Unsurprisingly, local and state governments have often baulked at either forcing such costs onto landlords or spending taxpayer money on them. In 2015, then California governor Jerry Brown vetoed a bill that would have allowed building owners to claim back 30 per cent of their retrofit spending as a tax credit.

"The problem I have is the way they’ve gone about it," said Mr Brown at the time. "They’ve identified the problem. They’ve established a set of rules and guidelines... but they’ve done so without providing an easy and reasonable means of funding all this extra work."

Yet Mr Cocke says big landlords have tended to resist being asked to pay for the work themselves. "I don't want to say real estate developers are evil or anything like that; I work for a lot of them," he says. "But there's always gonna be somebody that says 'oh, you're going to mess up our economic model by doing that'."

Of course, he adds, "the risk that you're living with is that there's gonna be an earthquake and your building is going to be significantly damaged, and your operations are going to be shut down for months and months and months."

Indeed, LA County's effort was challenged by the Apartment Association of Greater Los Angeles, which argued that its members were "barely surviving" after pandemic-era rent freezes and warned that creating an inventory of soft-storey apartment buildings would cause insurance premiums to spike.

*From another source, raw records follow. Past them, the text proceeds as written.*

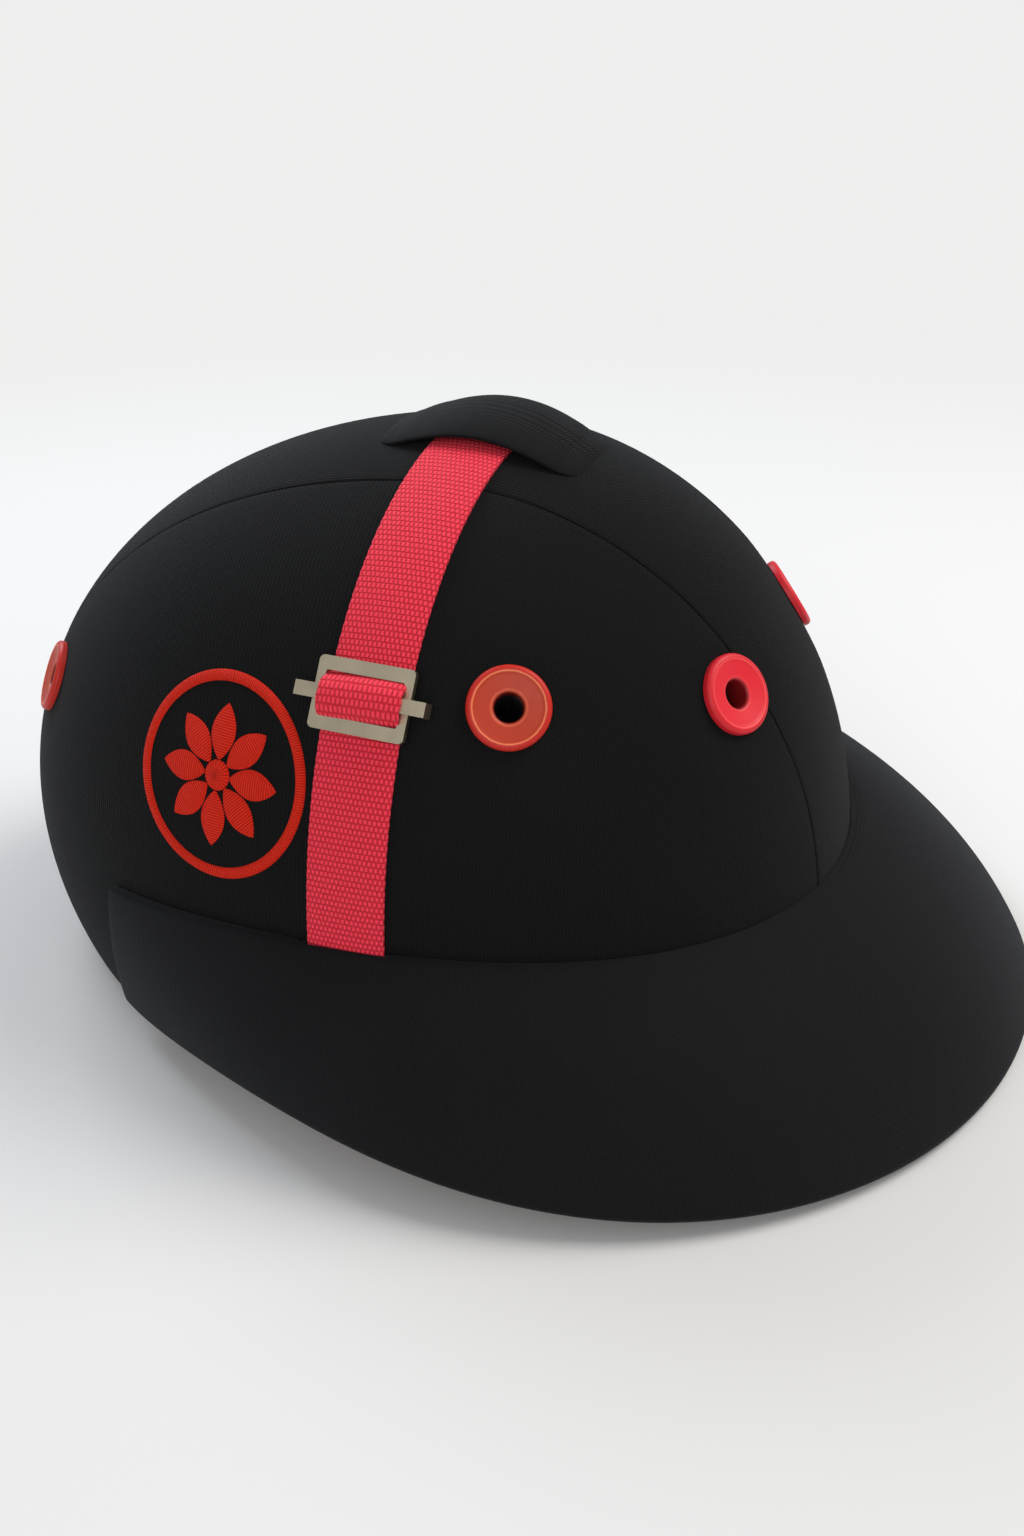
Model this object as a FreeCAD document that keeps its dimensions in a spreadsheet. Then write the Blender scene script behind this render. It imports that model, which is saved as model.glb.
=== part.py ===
import FreeCAD, Part
import math
import os
import re
import Sketcher
from FreeCAD import Placement, Rotation, Vector

# Polo helmet resting on its rear rim and on the front edge of its peak.
# The wearer faces -Y, the wearer's right is -X and +Z points up. Lengths are in millimetres.
# The dome is an egg: a front half and a rear half of different reach share one widest height.

SIZES = {
    # Dome, measured over the fabric
    "dome_half_width": 112,
    "dome_front_reach": 123.5,
    "dome_rear_reach": 168,
    "dome_height": 186,
    "dome_widest_height": 46,
    # Walls of the dome, from the outside inwards
    "cover_thickness": 2.5,
    "shell_wall": 3,
    "liner_side_wall": 24.3,
    "liner_front_wall": 27.8,
    "liner_rear_wall": 42.8,
    "liner_top_wall": 30.3,
    "lining_thickness": 3,
    "lining_lower_height": 74,
    "sweatband_thickness": 4,
    "sweatband_lower_height": 40,
    "sweatband_upper_height": 72,
    "crown_pad_radius": 36,
    "crown_pad_thickness": 8,
    # Seams between the three cover panels
    "panel_half_width": 35,
    "panel_end_half_width": 27.5,
    "panel_widest_y": 22,
    "seam_groove_width": 1.6,
    "seam_groove_depth": 1.1,
    # Rim, seen from the side
    "rim_front_height": 36,
    "rim_rear_height": 3,
    "rim_rise_start_y": 105,
    "rim_rise_end_y": 35,
    "rim_binding_thickness": 3,
    # Peak: reach and height of its edge and height of its top line on the dome
    "peak_front_reach": 184,
    "peak_quarter_reach": 166.8,
    "peak_side_reach": 134.2,
    "peak_end_reach": 132.2,
    "peak_front_edge_height": 0,
    "peak_quarter_edge_height": 3,
    "peak_side_edge_height": 14.2,
    "peak_end_edge_height": 9,
    "peak_front_line_height": 55.5,
    "peak_side_line_height": 64.5,
    "peak_end_line_height": 57.6,
    "peak_end_angle": 134,
    "peak_end_margin": 5,
    "peak_end_lean": 5,
    "peak_front_bulge": 8,
    "peak_side_bulge": 4.5,
    "peak_end_bulge": 1.6,
    "peak_core_thickness": 2.6,
    "peak_top_fabric": 1.3,
    "peak_under_fabric": 0.9,
    "peak_root_lift": 3.2,
    "peak_sections": 24,
    "peak_flange_thickness": 1.6,
    "peak_flange_setdown": 2.5,
    "peak_flange_depth": 16,
    "peak_flange_gap": 0.3,
    # Webbing over the crown
    "strap_width": 24,
    "strap_thickness": 1.8,
    "strap_crown_y": -8,
    "strap_slant": 0.09,
    "strap_lower_height": 27,
    "strap_slot_clearance": 0.3,
    # Padded bridge over the strap at the crown
    "hood_length": 68,
    "hood_width": 42,
    "hood_height": 6.8,
    "hood_opening_length": 52,
    "hood_opening_height": 3.8,
    "hood_sink": 2,
    # Buckle on the right of the strap
    "buckle_height": 133.5,
    "buckle_width": 29.4,
    "buckle_length": 20.8,
    "buckle_end_bar": 4,
    "buckle_rail": 2.7,
    "buckle_thickness": 2,
    "buckle_rise": 2.3,
    "buckle_corner_radius": 1.6,
    "slide_bar_width": 4.2,
    "slide_bar_thickness": 1.5,
    "slide_bar_end": 5,
    "slide_bar_lip": 1.4,
    "slide_clearance": 0.2,
    "slide_travel": 2,
    # Ventilation eyelets
    "eyelet_radius": 12,
    "eyelet_ring_radius": 10.3,
    "eyelet_bore_radius": 4.1,
    "eyelet_barrel_wall": 1.4,
    "eyelet_flange": 2.6,
    "eyelet_dish": 1,
    "eyelet_sink": 0.8,
    "eyelet_fit": 0.15,
    "washer_radius": 9,
    "washer_thickness": 1.2,
    "washer_gap": 0.55,
    "front_eyelet_azimuth": 22,
    "front_eyelet_height": 124,
    "side_eyelet_azimuth": 63.7,
    "side_eyelet_height": 133,
    "rear_eyelet_azimuth": 162,
    "rear_eyelet_height": 103,
    # Embroidered roundel
    "roundel_azimuth": 115.9,
    "roundel_height": 106.8,
    "roundel_radius": 31,
    "roundel_ring_width": 3.4,
    "roundel_petal_reach": 21.5,
    "roundel_petal_width": 9,
    "roundel_petal_count": 8,
    "roundel_heart_radius": 4.6,
    "roundel_rise": 0.9,
    # Rivets that hold the peak to the shell
    "rivet_head_radius": 3.6,
    "rivet_head_height": 1.2,
    "rivet_shank_radius": 2,
    "rivet_tail_radius": 3.2,
    "rivet_tail_height": 1,
    "rivet_tail_gap": 0.12,
    "rivet_line_drop": 11.5,
    "front_rivet_azimuth": 15,
    "middle_rivet_azimuth": 45,
    "side_rivet_azimuth": 72,
    # Hanger rings and chin strap
    "hanger_wire_radius": 1.5,
    "hanger_length": 31,
    "hanger_drop": 13,
    "hanger_clearance": 0.15,
    "chin_strap_width": 19,
    "chin_strap_thickness": 1.6,
    "chin_strap_length": 86,
    "chin_strap_slope": 5,
    "chin_buckle_width": 27,
    "chin_buckle_thickness": 8,
    "chin_buckle_length": 24,
    "chin_buckle_grip": 6,
    "chin_prong_length": 18,
    "chin_pad_start": 30,
    "chin_pad_length": 42,
    "chin_pad_wall": 2.2,
    "chin_keeper_start": 62,
    "chin_keeper_length": 6,
    "chin_keeper_wall": 1.4,
}

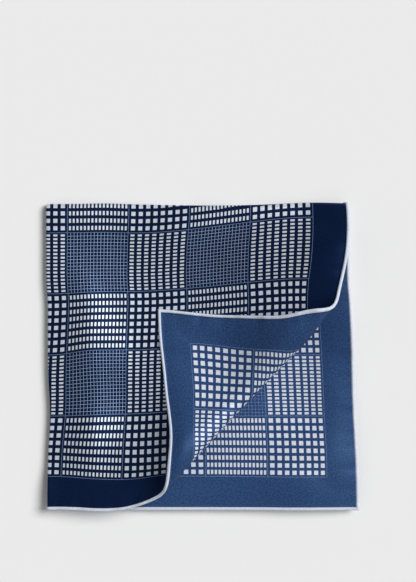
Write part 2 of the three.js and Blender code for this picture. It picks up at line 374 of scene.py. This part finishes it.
def turn_back(x, y, z, offset, cloth):
    """The top layer's points after its corner is turned back over the roll.

    Each point has a distance across the roll's axis and one along it. Past the roll's start the
    distance across is read off the roll's section, times the roll's height there. The layer
    swells up to the roll by an eased step across, and the corner lies down on the swell.
    """
    axis_x, axis_y = math.cos(ROLL_ANGLE), math.sin(ROLL_ANGLE)
    across = x * axis_y - y * axis_x
    along = x * axis_x + y * axis_y
    long = FLAP_RUNS_LONG
    across = across + long["extra"] * ease((across - long["from"]) / long["over"])

    roll_end = np.where(along < 0, cloth.roll_near_hem, cloth.roll_far_hem)
    height = mix(cloth.roll_middle, roll_end, ease(np.abs(along) / ROLL_HEIGHT_OVER))
    drawn_in = ROLL_EDGE["drawn_in"] * ease((along - ROLL_EDGE["from"]) / ROLL_EDGE["over"])
    edge = ROLL_EDGE["distance"] - ROLL_EDGE["lean"] * along - drawn_in
    start = edge - height * ROLL_OUT.max()
    swell_end = np.where(along < 0, SWELL["near_hem"], SWELL["far_hem"])
    swell = mix(SWELL["middle"], swell_end, ease(np.abs(along) / SWELL["over"]))

    run = (across - start) / height
    past = np.maximum(run - ROLL_RUN[-1], 0)
    out = np.where(run < 0, run, np.interp(run, ROLL_RUN, ROLL_OUT) - past)
    up = np.interp(run, ROLL_RUN, ROLL_UP)
    slope = np.interp(run, ROLL_RUN, ROLL_SLOPE)
    settled = ease(run / ROLL_RUN[-1])

    turned = start + out * height - offset * np.sin(slope)
    swollen = swell * ease((turned - start) / SWELL["run"] + 1)
    new_x = axis_y * turned + axis_x * along
    new_y = -axis_x * turned + axis_y * along
    rise = up * (height - swell) + cloth.flap_rest * settled - offset * (1 - np.cos(slope))
    new_z = z + rise + swollen + top_layer(new_x, new_y, cloth) - top_layer(x, y, cloth)
    return new_x, new_y, new_z


def from_hem(a, b, cloth):
    """How far a place lies inside its nearest hem, and where it is along that hem.

    Inside is half the side less the greater of a's and b's sizes, and along is the other one.
    """
    inside = cloth.side / 2 - np.maximum(np.abs(a), np.abs(b))
    return inside, np.where(np.abs(a) > np.abs(b), b, a)


def from_folds(a, b, cloth):
    """Distances from the left fold and the far fold, less than 0 in the lower layers.

    Each is the place on the cloth less the fold's own, and the lower layers are drawn towards
    the fold by their slack, which grows by an eased step away from it and again at the hem.
    """
    half = cloth.side / 2
    drift_x, drift_y = drift(LEFT_FOLD_DRIFT, b), drift(FAR_FOLD_DRIFT, a)
    u, v = a - drift_x, b - drift_y
    slack = LEFT_FOLD_SLACK
    left_slack = slack["least"] + slack["more"] * bump((np.abs(b) - slack["at"]) / slack["reach"])
    side_hem = HEM_SLACK["side"] * ease(1 - (half - np.abs(a)) / HEM_SLACK["over"])
    near_hem = HEM_SLACK["near"] * ease(1 - (half - np.abs(b)) / HEM_SLACK["over"])
    under_left = left_slack * ease(-u / SLACK_OVER) + side_hem
    under_far = (FAR_FOLD_SLACK + drift_y) * ease(-v / SLACK_OVER) + near_hem
    return np.where(u < 0, u + under_left, u), np.where(v < 0, v + under_far, v - near_hem)


def folded_in_quarters(u, v, offset, cloth):
    """Points of the four layers, lying evenly on each other.

    The first fold is a hairpin in u, at the left; the second folds the two layers so made in a
    hairpin twice as wide in v, at the far side. Each fold is moved in plan by its own waves.
    """
    sheet = cloth.thickness / 2
    flat_x, flat_y = LEFT_FOLD_X + np.abs(u), FAR_FOLD_Y - np.abs(v)
    pitch = layer_pitch(flat_x, flat_y, cloth)
    out, up, normal_out, normal_up = hairpin(u, pitch / 2)
    out = out + offset * normal_out
    aside = up + offset * normal_up
    down, rise, normal_down, normal_rise = hairpin(v, pitch)
    down = down + aside * normal_down
    middle = lowest_layer(flat_x, flat_y, cloth) + (LAYERS - 1) / 2 * pitch

    far_wave = fold_waves(FAR_FOLD_WAVES, flat_x) * np.exp(-np.abs(v) / WAVE_FADE)
    y = FAR_FOLD_Y + far_wave - (down + pitch / 2 + sheet)
    left_wave = fold_waves(LEFT_FOLD_WAVES, y) * np.exp(-np.abs(u) / WAVE_FADE)
    step = LEFT_FOLD_STEP
    left_step = step["depth"] * ease((step["at"] - y) / step["over"])
    return LEFT_FOLD_X + left_step + left_wave + out + sheet, y, middle + rise + aside * normal_rise


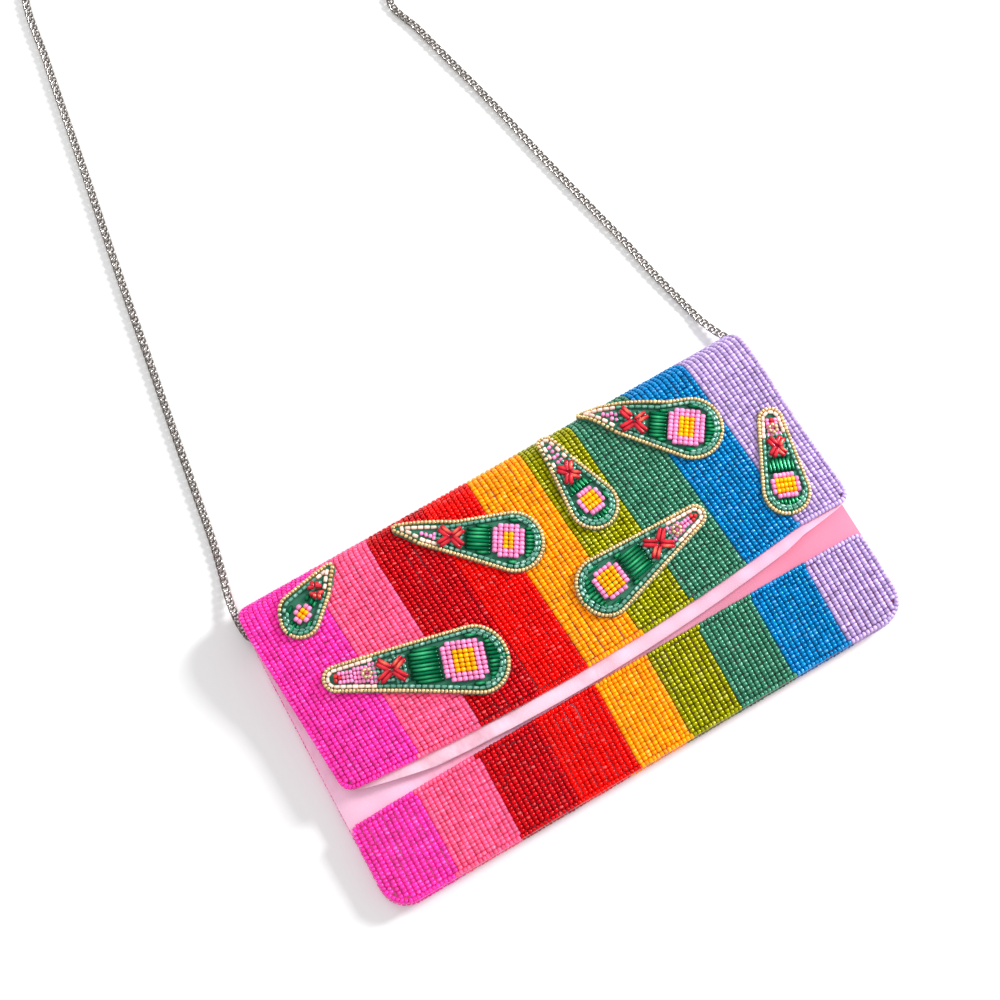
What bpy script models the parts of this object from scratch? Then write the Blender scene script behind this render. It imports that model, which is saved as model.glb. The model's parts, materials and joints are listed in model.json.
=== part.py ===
"""Beaded foldover clutch purse, lying closed on its back, with a detachable curb-chain strap.

Frame: X along the fold, Y from the bottom hem to the fold, Z up, origin at the centre of the
purse's footprint. The purse is a stack of sheets. Each sheet is a grid that is pushed up to a
thickness and laid on one of three surfaces: the flat back, the crowned front, and the flap that
comes over the fold. The stations along a sheet are metres of cloth from the bottom hem.
"""

import math

import bmesh
import bpy
from mathutils import Matrix, Vector

# Outline of the purse.
HALF_HEIGHT = 0.073
HALF_WIDTH_FOLD = 0.127
HALF_WIDTH_HEM = 0.131
BODY_TUCK = 0.0045
TUCK_Y = 0.054
TUCK_LENGTH = 0.010
HEM_DRAWN_IN = 0.0045
CORNER_RADIUS = 0.012
EDGE_REACH = 0.025
FOLD_CORNER_RADIUS = 0.005
MOUTH_Y = 0.058
BAND_TOP_Y = -0.0325

# Flap, closed.
FLAP_HEM_CORNER_Y = -0.0185
FLAP_HEM_BOW = 0.0075
FLAP_HEM_LEFT_X = -0.124
FLAP_HEM_RIGHT_X = 0.1315
FLAP_BOW_X = -0.015
FLAP_BOW_REACH = 0.118
FLAP_CORNER_RADIUS = 0.006
FLAP_LIP = 0.0055

# Heights.
GAP = 0.0003
CROWN = 0.0072
CROWN_POWER = 6
CROWN_RISE = 0.050
MOUTH_SPREAD = 0.60
MOUTH_SPREAD_Y = 0.028
MOUTH_SPREAD_RUN = 0.030
FOLD_SPREAD = 0.75
FOLD_SPREAD_Y = 0.010
FOLD_SPREAD_RUN = 0.048
FLAP_CLEARANCE = 0.0004
FLAP_LIFT = 0.0021
FLAP_LIFT_END_Y = 0.050
HINGE_Z = 0.0088
HINGE_GAP = 0.00025
BACK_FOLD_Y = 0.064
FOLD_ARC = 0.016

# Layers, as lower and upper depth from the surface that each is laid on.
BACK_BEADS = (0.0, 0.0015)
BACK_PANEL = (0.0018, 0.0023)
BACK_INTERLINING = (0.0026, 0.0030)
BACK_LINING = (0.0033, 0.0036)
FRONT_LINING = (0.0039, 0.0042)
FRONT_INTERLINING = (0.0051, 0.0055)
FRONT_PANEL = (0.0058, 0.0064)
BAND_BEADS = (0.0067, 0.0082)
FLAP_LINING = (0.0, 0.0005)
FLAP_INTERLINING = (0.0014, 0.0018)
FLAP_CLOTH = (0.0021, 0.0026)
FLAP_BEADS = (0.0029, 0.0044)
APPLIQUE = (0.0050, 0.0060)

# Stripes: shares of the width at which one colour of beads gives way to the next.
STRIPES = ("magenta", "pink", "dark_red", "red", "orange", "olive", "sea_green", "blue", "lilac")
FLAP_SHARES = (0.0, 0.133, 0.247, 0.360, 0.452, 0.559, 0.661, 0.777, 0.893, 1.0)
BAND_SHARES = (0.0, 0.120, 0.240, 0.353, 0.470, 0.572, 0.671, 0.777, 0.887, 1.0)
STRIPE_GAP = 0.0003
BEAD_MARGIN = 0.0010
SHARP_ANGLE = math.radians(40.0)
LINING_MARGIN = 0.0025
LIP_MARGIN = 0.0012

# Appliques: x and station of the tip circle and of the round end, and the radius of each.
APPLIQUES = (
    ("small_left", (-0.0823, 0.0649), (-0.1040, 0.0549), 0.0022, 0.0092),
    ("upper_left", (-0.0490, 0.0652), (-0.0080, 0.0382), 0.0022, 0.0134),
    ("lower_left", (-0.1036, 0.0250), (-0.0477, 0.0046), 0.0060, 0.0140),
    ("small_middle", (0.0265, 0.0650), (0.0302, 0.0351), 0.0042, 0.0112),
    ("lower_right", (0.0652, 0.0094), (0.0152, 0.0044), 0.0052, 0.0124),
    ("upper_right", (0.0470, 0.0700), (0.0852, 0.0424), 0.0022, 0.0142),
    ("small_right", (0.1175, 0.0285), (0.1062, -0.0022), 0.0062, 0.0112),
)

# Pieces that turn with the flap, by the start of their names.
FLAP_PIECES = ("flap_", "applique_", "snap_stud")

# Magnetic snap.
SNAP_X = -0.0020
SNAP_Y = -0.0050
SNAP_RADIUS = 0.0080
SNAP_HOLE_RADIUS = 0.0031
SNAP_POST_RADIUS = 0.0026
SNAP_SOCKET_HEIGHT = 0.0010
SNAP_STUD_HEIGHT = 0.0005
SNAP_POST_HEIGHT = 0.0009
WASHER_RADIUS = 0.0065
WASHER_HEIGHT = 0.0003

# Strap fittings, laid inside each mouth corner.
FITTING_X = 0.1030
FITTING_Y = 0.0120
FITTING_TURN = math.radians(15.0)
FITTING_Z = 0.0063
RING_WIRE = 0.0011
RING_HALF_WIDTH = 0.0038
RING_LENGTH = 0.0080
TAB_WIDTH = 0.0050
TAB_CLOTH = 0.0004
TAB_LENGTH = 0.0075
HOOK_WIRE = 0.0011
HOOK_RADIUS = 0.0017
HOOK_SLACK = 0.00025
HOOK_RUN = 0.0018
HOOK_TIP = 75.0
BARREL_RADIUS = 0.00125
BARREL_LENGTH = 0.0045
EYE_RADIUS = 0.0019
GATE_WIRE = 0.0008
GATE_LENGTH = 0.0022
GATE_HEIGHT = 0.0016
CHAIN_WIDTH = 0.0038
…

"While seismic retrofitting serves a vital need, it is important to recognise that these projects are extremely costly," said lobbyist Max Sherman, according to The Los Angeles Times. "We ask the county to not start this process with housing providers still reeling from financial hardships."

The California Apartment Association likewise asked LA County to seek feedback from owners about the right timeline for a retrofit order. An interview request from The Independent met with no response.

Still, Mr Vazquez believes that retrofit mandates can work if building owners have proper incentives. Even without spending state funds, officials could relax planning rules and other forms of red tape in exchange for retrofitting, or bid for some of the $1.3 trillion in federal funding released by Joe Biden's landmark 2021 infrastructure law.

"These buildings [collapsing] can damage the pedestrian on the street; they can damage other safe buildings that are adjacent to them," he says. "It should be looked at as public infrastructure and a public benefit."

Mr Paret is sanguine about these headwinds, saying that engineers like himself sometimes need a “reality check” about local governments’ long list of competing priorities. Nevertheless, he, Mr Kraus, and Mr Vazquez all said the calamity in Turkey could help shift public opinion and catalyse government action.

"I expect and can well imagine that there will already have been some very heated homeowners' association meetings, with some members being frightened and demanding action in ways that maybe weren't happening before," says Mr Paret. "Whether the heated meetings translate to actual results – that I'm not so confident in."

Until then, Mr Leum has stark advice for West Coast residents that does not require any government intervention. "The lesson to be learned is that there won't be enough rescue personnel," he says. "If a similar situation happens in the US, it's going to be primarily neighbour helping neighbour...

"So get to know their neighbours, because there's a pretty good chance that your life might depend on them, and theirs might depend on you."